### WHAT YOU NEED TO DO
Give the count of lines in the data that include the string "where", with no added remarks.

Stored items:

——

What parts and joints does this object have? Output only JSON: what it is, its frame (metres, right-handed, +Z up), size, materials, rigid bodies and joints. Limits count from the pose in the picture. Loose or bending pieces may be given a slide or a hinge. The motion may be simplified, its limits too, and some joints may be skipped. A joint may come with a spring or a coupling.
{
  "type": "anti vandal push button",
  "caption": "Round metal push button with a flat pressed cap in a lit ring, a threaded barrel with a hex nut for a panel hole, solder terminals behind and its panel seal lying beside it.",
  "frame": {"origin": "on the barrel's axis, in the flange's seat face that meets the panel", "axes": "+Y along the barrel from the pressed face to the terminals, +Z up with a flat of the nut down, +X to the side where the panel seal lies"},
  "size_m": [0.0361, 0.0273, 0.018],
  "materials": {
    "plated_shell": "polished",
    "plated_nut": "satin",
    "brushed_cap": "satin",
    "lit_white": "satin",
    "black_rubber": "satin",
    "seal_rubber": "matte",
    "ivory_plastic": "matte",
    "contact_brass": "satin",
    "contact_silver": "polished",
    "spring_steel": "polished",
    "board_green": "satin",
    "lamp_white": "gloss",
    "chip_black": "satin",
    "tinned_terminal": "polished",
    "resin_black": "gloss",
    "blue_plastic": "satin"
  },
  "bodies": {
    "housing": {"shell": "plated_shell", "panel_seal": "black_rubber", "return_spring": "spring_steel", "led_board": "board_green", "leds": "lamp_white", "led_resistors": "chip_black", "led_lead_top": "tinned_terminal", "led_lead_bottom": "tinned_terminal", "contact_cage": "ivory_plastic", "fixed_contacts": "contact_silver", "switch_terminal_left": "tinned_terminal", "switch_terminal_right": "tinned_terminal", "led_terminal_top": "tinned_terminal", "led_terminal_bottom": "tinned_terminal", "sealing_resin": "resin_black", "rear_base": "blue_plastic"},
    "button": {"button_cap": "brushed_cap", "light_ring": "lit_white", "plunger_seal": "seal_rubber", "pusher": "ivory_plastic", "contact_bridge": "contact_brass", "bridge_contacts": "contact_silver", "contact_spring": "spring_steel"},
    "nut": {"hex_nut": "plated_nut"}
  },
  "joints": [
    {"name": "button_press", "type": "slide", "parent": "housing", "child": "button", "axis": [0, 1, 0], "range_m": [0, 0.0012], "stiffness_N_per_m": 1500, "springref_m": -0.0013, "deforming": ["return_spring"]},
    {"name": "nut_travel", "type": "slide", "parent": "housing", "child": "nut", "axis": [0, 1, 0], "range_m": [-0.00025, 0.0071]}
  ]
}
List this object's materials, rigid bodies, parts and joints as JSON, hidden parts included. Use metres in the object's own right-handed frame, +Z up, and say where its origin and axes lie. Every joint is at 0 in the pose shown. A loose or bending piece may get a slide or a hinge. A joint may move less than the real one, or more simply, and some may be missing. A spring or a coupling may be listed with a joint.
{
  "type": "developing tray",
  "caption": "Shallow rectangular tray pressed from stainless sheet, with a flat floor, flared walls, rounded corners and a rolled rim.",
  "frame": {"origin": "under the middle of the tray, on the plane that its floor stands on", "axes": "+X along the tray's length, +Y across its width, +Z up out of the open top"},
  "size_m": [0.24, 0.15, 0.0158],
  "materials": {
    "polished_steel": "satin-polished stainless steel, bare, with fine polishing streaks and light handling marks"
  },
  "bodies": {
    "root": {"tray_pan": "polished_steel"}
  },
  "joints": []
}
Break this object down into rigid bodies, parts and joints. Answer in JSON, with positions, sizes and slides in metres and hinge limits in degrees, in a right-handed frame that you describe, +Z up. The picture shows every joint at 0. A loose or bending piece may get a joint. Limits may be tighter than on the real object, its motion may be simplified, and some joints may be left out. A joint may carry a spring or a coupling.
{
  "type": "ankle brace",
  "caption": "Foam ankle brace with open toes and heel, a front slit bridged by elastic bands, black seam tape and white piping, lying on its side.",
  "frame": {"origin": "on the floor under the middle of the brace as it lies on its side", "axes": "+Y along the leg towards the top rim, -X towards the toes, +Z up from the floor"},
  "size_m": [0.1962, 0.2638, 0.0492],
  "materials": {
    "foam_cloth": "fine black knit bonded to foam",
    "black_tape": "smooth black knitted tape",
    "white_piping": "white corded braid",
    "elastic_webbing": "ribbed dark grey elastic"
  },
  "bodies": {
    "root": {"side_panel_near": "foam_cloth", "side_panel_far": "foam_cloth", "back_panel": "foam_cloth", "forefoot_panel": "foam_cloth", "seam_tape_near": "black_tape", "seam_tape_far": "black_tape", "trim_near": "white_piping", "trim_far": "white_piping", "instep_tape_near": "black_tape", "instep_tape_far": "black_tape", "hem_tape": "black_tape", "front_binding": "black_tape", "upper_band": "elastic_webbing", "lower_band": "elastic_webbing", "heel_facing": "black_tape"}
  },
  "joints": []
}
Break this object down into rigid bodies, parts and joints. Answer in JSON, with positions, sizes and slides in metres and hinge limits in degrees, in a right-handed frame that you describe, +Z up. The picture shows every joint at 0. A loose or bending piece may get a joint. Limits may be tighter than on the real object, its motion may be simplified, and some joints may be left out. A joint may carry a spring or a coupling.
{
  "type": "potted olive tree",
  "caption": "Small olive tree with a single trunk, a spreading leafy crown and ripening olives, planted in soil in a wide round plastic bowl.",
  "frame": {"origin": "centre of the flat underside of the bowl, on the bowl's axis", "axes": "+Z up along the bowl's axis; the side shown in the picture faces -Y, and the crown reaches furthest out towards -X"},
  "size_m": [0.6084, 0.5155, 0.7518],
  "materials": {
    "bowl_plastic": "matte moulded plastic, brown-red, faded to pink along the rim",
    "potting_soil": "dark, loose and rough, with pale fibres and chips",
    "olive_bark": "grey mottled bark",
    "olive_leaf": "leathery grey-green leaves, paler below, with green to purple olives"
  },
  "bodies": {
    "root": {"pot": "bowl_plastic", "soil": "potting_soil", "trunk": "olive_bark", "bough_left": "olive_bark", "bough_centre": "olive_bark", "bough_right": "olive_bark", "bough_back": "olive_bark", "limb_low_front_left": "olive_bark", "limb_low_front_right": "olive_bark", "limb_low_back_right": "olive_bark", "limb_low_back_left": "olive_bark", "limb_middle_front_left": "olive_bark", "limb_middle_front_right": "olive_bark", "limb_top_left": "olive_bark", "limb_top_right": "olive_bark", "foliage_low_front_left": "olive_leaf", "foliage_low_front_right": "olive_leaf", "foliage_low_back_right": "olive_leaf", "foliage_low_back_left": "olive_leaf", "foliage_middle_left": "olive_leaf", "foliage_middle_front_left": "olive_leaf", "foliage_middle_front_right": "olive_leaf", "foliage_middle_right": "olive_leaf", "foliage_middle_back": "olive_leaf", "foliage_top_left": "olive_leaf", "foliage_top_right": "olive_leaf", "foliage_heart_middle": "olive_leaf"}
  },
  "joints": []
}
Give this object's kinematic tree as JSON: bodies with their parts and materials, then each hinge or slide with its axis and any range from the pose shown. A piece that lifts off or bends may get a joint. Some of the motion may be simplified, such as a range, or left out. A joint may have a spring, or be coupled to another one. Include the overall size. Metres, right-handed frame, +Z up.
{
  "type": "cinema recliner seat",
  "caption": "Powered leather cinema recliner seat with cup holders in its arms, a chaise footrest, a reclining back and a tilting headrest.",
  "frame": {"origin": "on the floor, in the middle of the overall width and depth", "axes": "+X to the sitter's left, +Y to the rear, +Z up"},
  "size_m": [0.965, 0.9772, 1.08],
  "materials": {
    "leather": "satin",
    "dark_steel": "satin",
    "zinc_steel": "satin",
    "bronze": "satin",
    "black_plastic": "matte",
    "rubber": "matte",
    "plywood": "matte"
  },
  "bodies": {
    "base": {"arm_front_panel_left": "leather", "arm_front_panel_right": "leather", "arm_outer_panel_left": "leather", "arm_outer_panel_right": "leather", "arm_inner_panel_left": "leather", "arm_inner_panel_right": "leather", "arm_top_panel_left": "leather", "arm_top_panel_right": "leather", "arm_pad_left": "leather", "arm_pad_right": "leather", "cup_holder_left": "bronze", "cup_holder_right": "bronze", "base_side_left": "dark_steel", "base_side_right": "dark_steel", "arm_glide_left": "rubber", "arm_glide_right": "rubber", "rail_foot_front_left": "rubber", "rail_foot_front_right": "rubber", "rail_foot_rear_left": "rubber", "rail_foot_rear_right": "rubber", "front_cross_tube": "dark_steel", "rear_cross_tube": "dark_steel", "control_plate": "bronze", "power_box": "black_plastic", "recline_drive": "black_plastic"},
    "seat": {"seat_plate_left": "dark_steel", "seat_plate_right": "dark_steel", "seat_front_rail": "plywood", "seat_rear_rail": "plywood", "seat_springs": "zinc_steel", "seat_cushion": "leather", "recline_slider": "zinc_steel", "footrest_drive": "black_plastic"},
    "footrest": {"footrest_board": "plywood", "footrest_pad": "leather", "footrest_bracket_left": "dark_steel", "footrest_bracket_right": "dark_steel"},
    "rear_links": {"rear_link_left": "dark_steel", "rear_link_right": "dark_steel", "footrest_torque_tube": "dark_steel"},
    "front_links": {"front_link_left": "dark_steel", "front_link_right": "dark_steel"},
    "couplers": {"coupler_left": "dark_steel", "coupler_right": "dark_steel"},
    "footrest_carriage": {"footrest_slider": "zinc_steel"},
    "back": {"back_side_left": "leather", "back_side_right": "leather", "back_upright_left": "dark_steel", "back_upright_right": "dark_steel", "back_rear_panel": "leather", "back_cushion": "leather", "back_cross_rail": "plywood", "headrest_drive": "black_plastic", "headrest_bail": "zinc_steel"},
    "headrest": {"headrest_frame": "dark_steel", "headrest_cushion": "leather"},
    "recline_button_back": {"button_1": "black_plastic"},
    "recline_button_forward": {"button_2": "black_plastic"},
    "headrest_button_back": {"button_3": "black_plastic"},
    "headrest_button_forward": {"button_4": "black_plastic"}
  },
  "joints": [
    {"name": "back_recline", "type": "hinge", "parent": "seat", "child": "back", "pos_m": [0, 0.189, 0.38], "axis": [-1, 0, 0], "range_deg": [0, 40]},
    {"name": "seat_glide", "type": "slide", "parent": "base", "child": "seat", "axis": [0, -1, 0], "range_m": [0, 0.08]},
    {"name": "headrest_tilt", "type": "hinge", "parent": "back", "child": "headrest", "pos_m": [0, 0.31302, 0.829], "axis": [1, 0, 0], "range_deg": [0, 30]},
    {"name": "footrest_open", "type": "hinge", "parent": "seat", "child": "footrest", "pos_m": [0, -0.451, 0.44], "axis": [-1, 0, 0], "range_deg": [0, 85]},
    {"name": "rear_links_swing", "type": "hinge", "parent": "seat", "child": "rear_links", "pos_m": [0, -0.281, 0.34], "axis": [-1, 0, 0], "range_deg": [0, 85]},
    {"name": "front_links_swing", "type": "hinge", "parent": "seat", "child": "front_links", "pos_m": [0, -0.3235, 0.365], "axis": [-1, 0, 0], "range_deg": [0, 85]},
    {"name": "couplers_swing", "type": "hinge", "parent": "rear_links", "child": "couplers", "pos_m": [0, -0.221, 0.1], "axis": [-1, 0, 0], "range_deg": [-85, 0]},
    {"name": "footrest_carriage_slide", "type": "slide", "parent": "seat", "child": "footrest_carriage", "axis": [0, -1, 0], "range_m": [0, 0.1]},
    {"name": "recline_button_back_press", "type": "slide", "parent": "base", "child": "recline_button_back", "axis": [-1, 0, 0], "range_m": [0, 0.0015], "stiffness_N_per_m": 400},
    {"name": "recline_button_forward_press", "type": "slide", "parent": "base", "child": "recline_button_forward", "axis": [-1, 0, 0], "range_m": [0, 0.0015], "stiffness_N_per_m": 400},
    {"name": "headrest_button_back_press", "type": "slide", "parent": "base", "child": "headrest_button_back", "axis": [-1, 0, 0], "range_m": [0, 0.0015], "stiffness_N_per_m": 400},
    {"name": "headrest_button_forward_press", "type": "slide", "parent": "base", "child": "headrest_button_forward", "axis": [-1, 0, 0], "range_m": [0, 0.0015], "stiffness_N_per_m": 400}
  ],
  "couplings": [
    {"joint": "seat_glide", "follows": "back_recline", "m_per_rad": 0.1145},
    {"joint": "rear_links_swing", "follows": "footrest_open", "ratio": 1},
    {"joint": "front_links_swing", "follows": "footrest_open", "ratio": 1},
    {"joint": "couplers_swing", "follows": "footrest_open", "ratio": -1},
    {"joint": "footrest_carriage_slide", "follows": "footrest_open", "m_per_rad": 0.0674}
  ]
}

——

### EXPECTED ANSWER
2